You need not be propositionally committed to radical agnosticism to have access to this expansive logical space though, as you can access it through being what I like to call a “performative agnostic.” This is having the capacity to “method act” a radical agnosticism.
If you can do that, especially in the conversational wild, then you can swim wildly in logical space, and deep disagreements will no longer be experienced as disagreements, they just feel like deep vibing. I wrote about the vibe diversity that this affords in the ‘Weird Stoicism’ entry.

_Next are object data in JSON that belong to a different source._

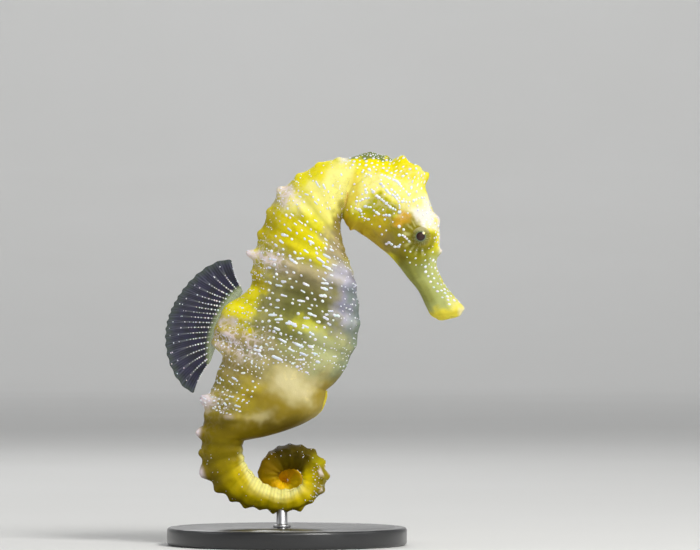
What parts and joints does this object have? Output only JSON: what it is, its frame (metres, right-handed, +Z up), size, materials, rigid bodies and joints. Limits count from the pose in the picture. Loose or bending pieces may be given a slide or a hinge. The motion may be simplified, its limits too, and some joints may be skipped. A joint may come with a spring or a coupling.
{
  "type": "seahorse",
  "caption": "Still life-size model of an adult male lined seahorse, yellow with pale dots, head bowed and tail coiled, held by a round display stand with a short rod.",
  "frame": {"origin": "on the floor under the middle of the whole model, at the underside of the stand", "axes": "+Z up, +X towards the head and snout, -Y towards the animal's right flank"},
  "size_m": [0.0595, 0.048, 0.0779],
  "materials": {
    "skin": "moist fish skin over bony rings, yellow to olive with pale saddles and white dots",
    "fin": "thin clear fin membrane with fine rays and white beads",
    "eye": "wet glossy eye, gold-green iris and dark pupil",
    "stand_base": "black satin lacquer",
    "stand_rod": "brushed"
  },
  "bodies": {
    "root": {"snout": "skin", "head": "skin", "coronet": "skin", "neck": "skin", "trunk_upper": "skin", "trunk_lower": "skin", "pouch": "skin", "tail_base": "skin", "tail_1": "skin", "tail_2": "skin", "tail_3": "skin", "tail_4": "skin", "tail_5": "skin", "tail_6": "skin", "pectoral_fin_right": "fin", "pectoral_fin_left": "fin", "dorsal_fin": "fin", "anal_fin": "fin", "eye_right": "eye", "eye_left": "eye", "stand_base": "stand_base", "stand_rod": "stand_rod"}
  },
  "joints": []
}
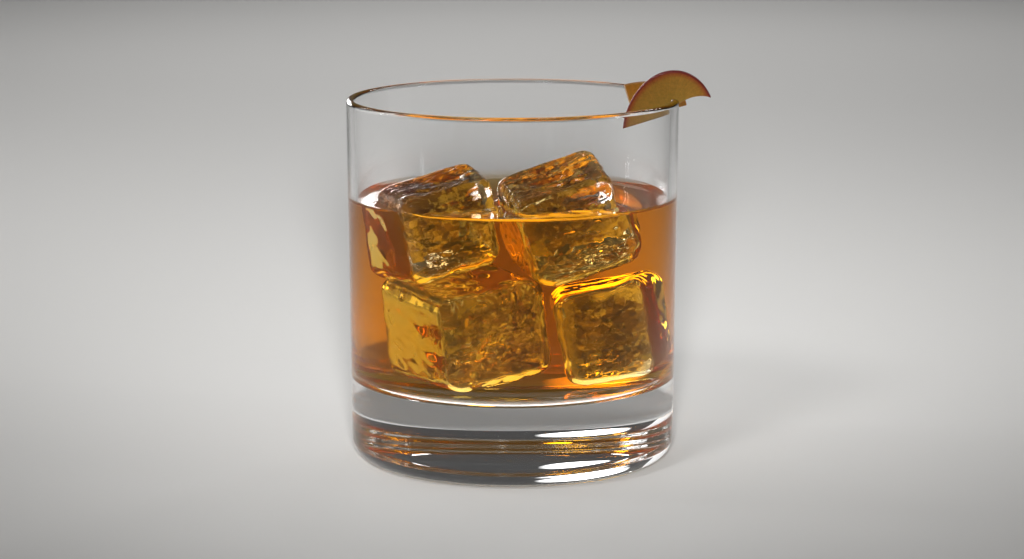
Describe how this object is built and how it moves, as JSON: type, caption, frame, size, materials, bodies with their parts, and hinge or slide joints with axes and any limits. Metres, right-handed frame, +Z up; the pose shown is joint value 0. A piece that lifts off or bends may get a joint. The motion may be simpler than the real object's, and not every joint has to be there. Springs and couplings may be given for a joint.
{
  "type": "bourbon cobbler in a tumbler",
  "caption": "Straight thick-based tumbler of amber spirit over large ice cubes, with fruit slices set on its rim.",
  "frame": {"origin": "centre of the tumbler's flat underside, on the surface that it stands on", "axes": "+Z up along the tumbler's axis, +X towards the fruit slices, -Y towards the viewer, where the ice lies"},
  "size_m": [0.0941, 0.086, 0.1019],
  "materials": {
    "clear_glass": "clear polished glass",
    "bourbon": "clear amber spirit",
    "ice": "wet clear ice, slightly melted",
    "fruit": "moist yellow flesh with a thin red skin"
  },
  "bodies": {
    "root": {"tumbler": "clear_glass", "bourbon": "bourbon", "ice_cube_left": "ice", "ice_cube_right": "ice", "fruit_slice_front": "fruit", "fruit_slice_rear": "fruit"}
  },
  "joints": []
}
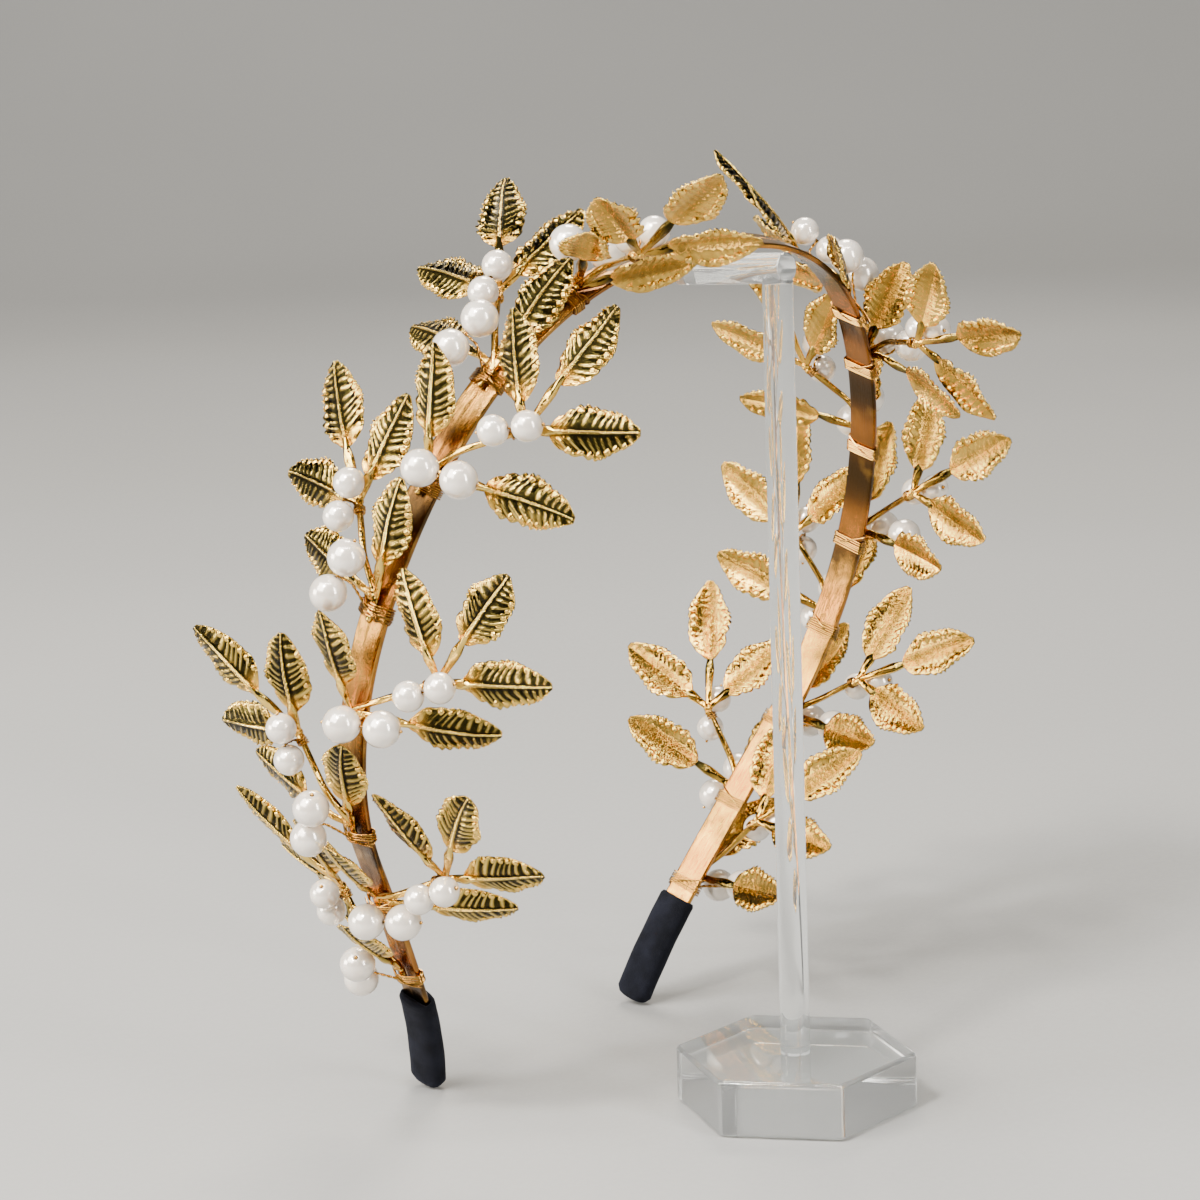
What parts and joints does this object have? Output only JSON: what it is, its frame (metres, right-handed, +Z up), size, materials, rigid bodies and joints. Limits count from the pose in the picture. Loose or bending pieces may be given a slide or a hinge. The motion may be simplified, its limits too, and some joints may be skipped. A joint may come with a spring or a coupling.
{
  "type": "leaf headband on display stand",
  "caption": "Gold hoop headband with soldered leaf sprigs, wired pearl pairs and velvet tip covers, resting on a clear hexagonal stand with a post and an arm.",
  "frame": {"origin": "middle of the underside of the stand's hexagonal base, on the floor", "axes": "+Z up, X along the hoop's width, +Y from the stand's post towards the hoop's tips behind it"},
  "size_m": [0.1496, 0.0952, 0.1599],
  "materials": {
    "clear_acrylic": "clear cast acrylic with polished faces",
    "band_gold": "polished gold plate with a copper tone",
    "velvet": "near-black velvet with a short pile",
    "leaf_gold": "polished gold plate on cast leaves with veins and beaded edges",
    "pearl": "ivory pearl coating, glossy",
    "wire_gold": "thin gold-coloured wire"
  },
  "bodies": {
    "root": {"stand_base": "clear_acrylic", "stand_post": "clear_acrylic", "stand_arm": "clear_acrylic", "band": "band_gold", "tip_cover_left": "velvet", "tip_cover_right": "velvet", "sprig_1": "leaf_gold", "sprig_2": "leaf_gold", "sprig_3": "leaf_gold", "sprig_4": "leaf_gold", "sprig_5": "leaf_gold", "sprig_6": "leaf_gold", "sprig_7": "leaf_gold", "sprig_8": "leaf_gold", "sprig_9": "leaf_gold", "sprig_10": "leaf_gold", "sprig_11": "leaf_gold", "sprig_12": "leaf_gold", "sprig_13": "leaf_gold", "sprig_14": "leaf_gold", "sprig_15": "leaf_gold", "sprig_16": "leaf_gold", "pearls_1": "pearl", "pearls_2": "pearl", "pearls_3": "pearl", "pearls_4": "pearl", "pearls_5": "pearl", "pearls_6": "pearl", "pearls_7": "pearl", "pearls_8": "pearl", "pearls_9": "pearl", "pearls_10": "pearl", "pearls_11": "pearl", "pearls_12": "pearl", "pearls_13": "pearl", "pearls_14": "pearl", "pearls_15": "pearl", "pearls_16": "pearl", "wires_1": "wire_gold", "wires_2": "wire_gold", "wires_3": "wire_gold", "wires_4": "wire_gold", "wires_5": "wire_gold", "wires_6": "wire_gold", "wires_7": "wire_gold", "wires_8": "wire_gold", "wires_9": "wire_gold", "wires_10": "wire_gold", "wires_11": "wire_gold", "wires_12": "wire_gold", "wires_13": "wire_gold", "wires_14": "wire_gold", "wires_15": "wire_gold", "wires_16": "wire_gold"}
  },
  "joints": []
}
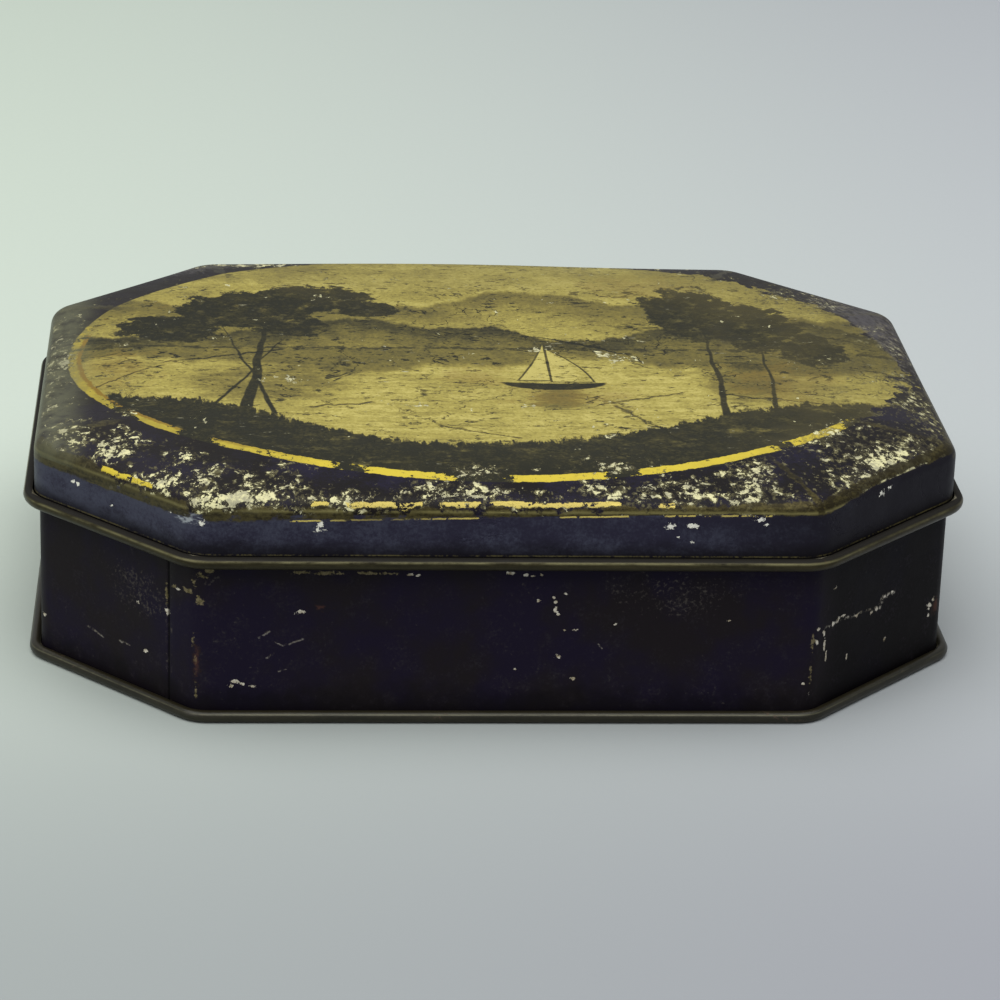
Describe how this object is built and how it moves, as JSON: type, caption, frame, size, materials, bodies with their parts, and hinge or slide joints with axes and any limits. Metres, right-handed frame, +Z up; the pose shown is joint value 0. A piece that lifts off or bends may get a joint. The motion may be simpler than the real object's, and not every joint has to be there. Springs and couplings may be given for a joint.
{
  "type": "tin box",
  "caption": "Flat eight-sided tinplate box with a slip-on domed lid, rolled edges on lid and base, and a worn printed finish.",
  "frame": {"origin": "middle of the underside, where the base curl stands on the table", "axes": "+X along the long side, -Y out of the front, +Z up through the lid"},
  "size_m": [0.2382, 0.1904, 0.0608],
  "materials": {
    "printed_tinplate": "worn semi-gloss print over tinplate",
    "lacquered_tinplate": "worn dark navy lacquer over tinplate",
    "base_tinplate": "dull aged tinplate"
  },
  "bodies": {
    "box": {"body_wall": "lacquered_tinplate", "base_panel": "base_tinplate"},
    "lid": {"lid": "printed_tinplate"}
  },
  "joints": [
    {"name": "lid_lift", "type": "slide", "parent": "box", "child": "lid", "axis": [0, 0, 1], "range_m": [0, 0.08]}
  ]
}
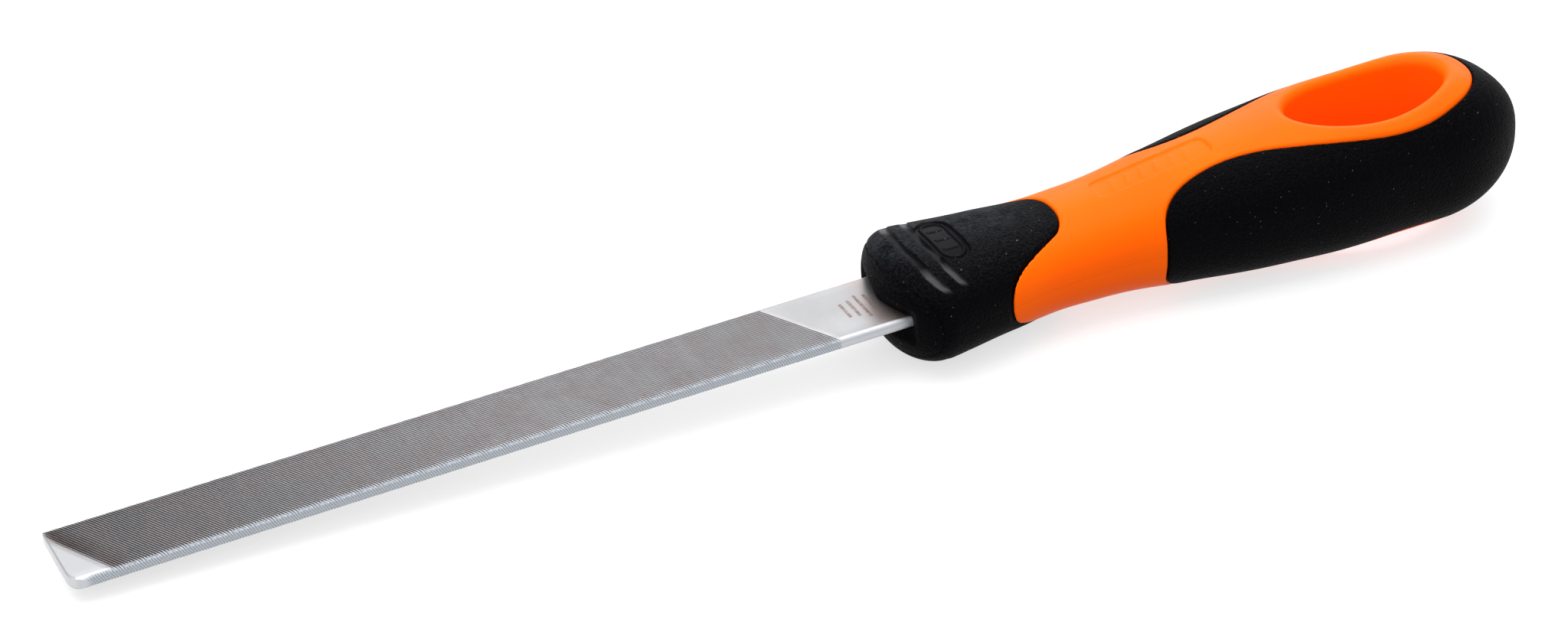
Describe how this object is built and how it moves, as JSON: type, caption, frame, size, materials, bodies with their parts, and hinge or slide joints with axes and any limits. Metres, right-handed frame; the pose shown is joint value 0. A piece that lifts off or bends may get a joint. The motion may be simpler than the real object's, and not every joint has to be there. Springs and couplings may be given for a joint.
{
  "type": "flat file",
  "caption": "Flat hand file: a single-cut steel blade with a plain tip and heel, in a contoured hard plastic handle with soft grips and a hanging hole.",
  "frame": {"origin": "centre of the whole file's box, which lies on the blade's mid-plane and on the handle's axis", "axes": "+X from the tip towards the handle's end, +Z out of the blade's upper cut face, +Y across the blade"},
  "size_m": [0.2706, 0.0314, 0.0268],
  "materials": {
    "blade_steel": "hardened steel, file-cut face, satin ground heel",
    "core_plastic": "semi-gloss moulded orange plastic",
    "grip_rubber": "black soft elastomer with a leather-like grain"
  },
  "bodies": {
    "root": {"file_blade": "blade_steel", "handle_core": "core_plastic", "front_grip": "grip_rubber", "rear_grip": "grip_rubber"}
  },
  "joints": []
}
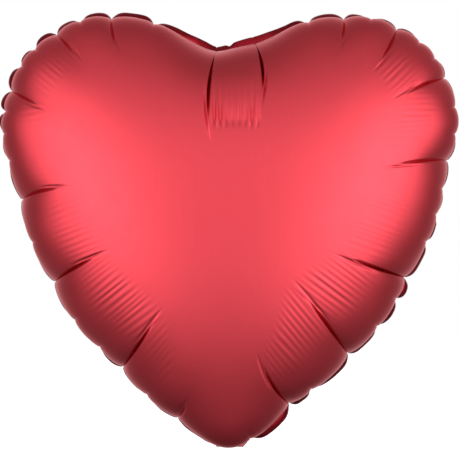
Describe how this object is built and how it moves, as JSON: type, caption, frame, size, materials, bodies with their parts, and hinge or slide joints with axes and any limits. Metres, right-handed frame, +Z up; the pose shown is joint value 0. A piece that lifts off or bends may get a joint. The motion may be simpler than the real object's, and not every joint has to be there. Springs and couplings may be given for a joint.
{
  "type": "heart-shaped foil balloon",
  "caption": "Inflated heart-shaped foil balloon in satin red, with a flat heat-sealed rim and a self-sealing filling tail folded up behind it.",
  "frame": {"origin": "on the tail's crease below the point of the heart, in the plane of the heat seal, where the ribbon is tied", "axes": "+Z up from the point to the lobes, the front panel faces -Y, +X to the viewer's right"},
  "size_m": [0.37, 0.1574, 0.3496],
  "materials": {
    "satin_foil": "satin, red-tinted, vacuum-metallised nylon film",
    "valve_film": "translucent polyethylene film"
  },
  "bodies": {
    "envelope": {"front_panel": "satin_foil", "back_panel": "satin_foil", "valve_front_film": "valve_film", "valve_back_film": "valve_film"},
    "tail": {"tail_front_film": "satin_foil", "tail_back_film": "satin_foil", "tail_valve_front_film": "valve_film", "tail_valve_back_film": "valve_film"}
  },
  "joints": [
    {"name": "tail_fold", "type": "hinge", "parent": "envelope", "child": "tail", "pos_m": [0, 0, 0], "axis": [-1, 0, 0], "range_deg": [0, 120]}
  ]
}
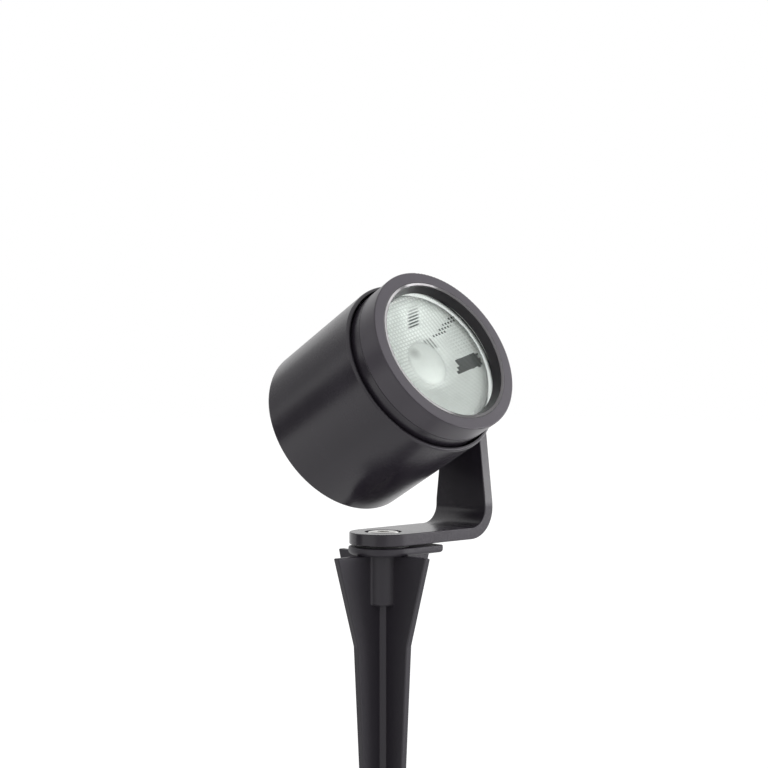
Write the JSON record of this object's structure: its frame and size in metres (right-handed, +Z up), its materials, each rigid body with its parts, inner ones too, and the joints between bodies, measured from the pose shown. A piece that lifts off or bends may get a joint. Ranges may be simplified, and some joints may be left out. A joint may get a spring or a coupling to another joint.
{
  "type": "garden spike spotlight",
  "caption": "Round LED garden spotlight with a deep sleeve and bezel, tilting on a bent flat bracket that swivels on a finned plastic ground spike.",
  "frame": {"origin": "where the spike's axis meets the ground, at the underside of the spike's flange", "axes": "+Z up along the spike, +X from the spike to the bracket's arm, lamp shining towards -Y"},
  "size_m": [0.0761, 0.0793, 0.2788],
  "materials": {
    "spike_plastic": "fine moulded texture, charcoal",
    "coated_metal": "satin powder coat, charcoal",
    "bezel_coating": "satin powder coat, charcoal, on a flat turned face",
    "stainless": "bright stainless steel",
    "brass": "turned",
    "black_plastic": "moulded, black",
    "seal_rubber": "black silicone",
    "window_glass": "flat clear glass with a faint green tint",
    "optic_clear": "clear moulded optic with a faceted front",
    "white_plastic": "white",
    "pad_grey": "grey heat-conducting pad",
    "board_white": "white solder mask",
    "emitter_yellow": "yellow phosphor",
    "lead_red": "insulated",
    "board_green": "green solder mask",
    "ferrite": "ferrite drum",
    "capacitor_metal": "aluminium can"
  },
  "bodies": {
    "spike": {"ground_spike": "spike_plastic", "spike_insert": "brass", "swivel_washer": "black_plastic", "swivel_screw": "stainless"},
    "bracket": {"bracket": "coated_metal"},
    "head": {"outer_sleeve": "coated_metal", "lamp_housing": "coated_metal", "front_bezel": "bezel_coating", "bezel_oring": "seal_rubber", "glass_gasket": "seal_rubber", "front_glass": "window_glass", "optic": "optic_clear", "optic_holder": "white_plastic", "thermal_pad": "pad_grey", "led_board": "board_white", "led_chip": "emitter_yellow", "board_screws": "stainless", "led_leads": "lead_red", "driver_board": "board_green", "driver_screws": "stainless", "driver_inductor": "ferrite", "driver_capacitors": "capacitor_metal", "driver_chip": "black_plastic", "driver_cover": "coated_metal", "cover_screws": "stainless", "cover_oring": "seal_rubber", "gland_body": "black_plastic", "gland_washer": "seal_rubber", "gland_locknut": "black_plastic", "gland_seal": "seal_rubber", "gland_cap": "black_plastic", "pivot_spacer": "coated_metal", "friction_washer": "black_plastic", "pivot_washer": "stainless", "lock_washer": "stainless", "pivot_bolt": "stainless"}
  },
  "joints": [
    {"name": "foot_swivel", "type": "hinge", "parent": "spike", "child": "bracket", "pos_m": [0, 0, 0.0054], "axis": [0, 0, 1], "range_deg": [-180, 180]},
    {"name": "head_tilt", "type": "hinge", "parent": "bracket", "child": "head", "pos_m": [0.0394, 0, 0.0545], "axis": [-1, 0, 0], "range_deg": [-58.15, 61.85]}
  ]
}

The danger of swimming in logical space is going insane of course, which has happened to me multiple times. This is why I like Stoicism—at least in the way I hold it—because it is a minimum viable philosophy that not only affords sanity, or a “hypersanity” to use R.D. Laing’s term, but it also offers a lot of room to infinitely play.
We need ecology of practices to “see people through the other side” here, and for them to get into the right relationship with their fear of going insane, which is basically a fear of never being loved by anyone ever again. This of course is a great opportunity to practice Stoicism, and a chance to do some “I am never going to be loved by anyone ever again” negative visualizations.
Alright. So, there you have it. You now know how to handle deep disagreements. To recap, here is the algo ...
Get good at this metalanguage of reasoning thing so you can spot deep disagreements in the conversational wild. If you think you have encountered one, double check if a verbal dispute is present via enacting the method of elimination or using the rationalist taboo technique. If the disagreement is still deep, you can either engage in some Dale Carnegie-esque elephant whispering or become epistemic gap besties, assuming good faith is present. If you are ready for hard mode, you can swim in the entirety of logical space via method acting radical agnosticism, and transmute deep disagreements to deep vibing.
Cool. My next entry will probably be my last entry on reasoning. It will be about how to reason well, in the ‘philosophy as a way of life’ sort of way. I sense that the next entries after that will start fluttering down from the reasoning facet of third-person epistemics (objective) to the social dynamics facet of second-person epistemics (intersubjective).
I would like to tease out how to spot when people are operating in good faith or bad faith in conversation. I sense this is related to becoming sophisticated in ‘speaking’ the various invisible social languages at play (status, power, sexual marketplace, coolness, etc.).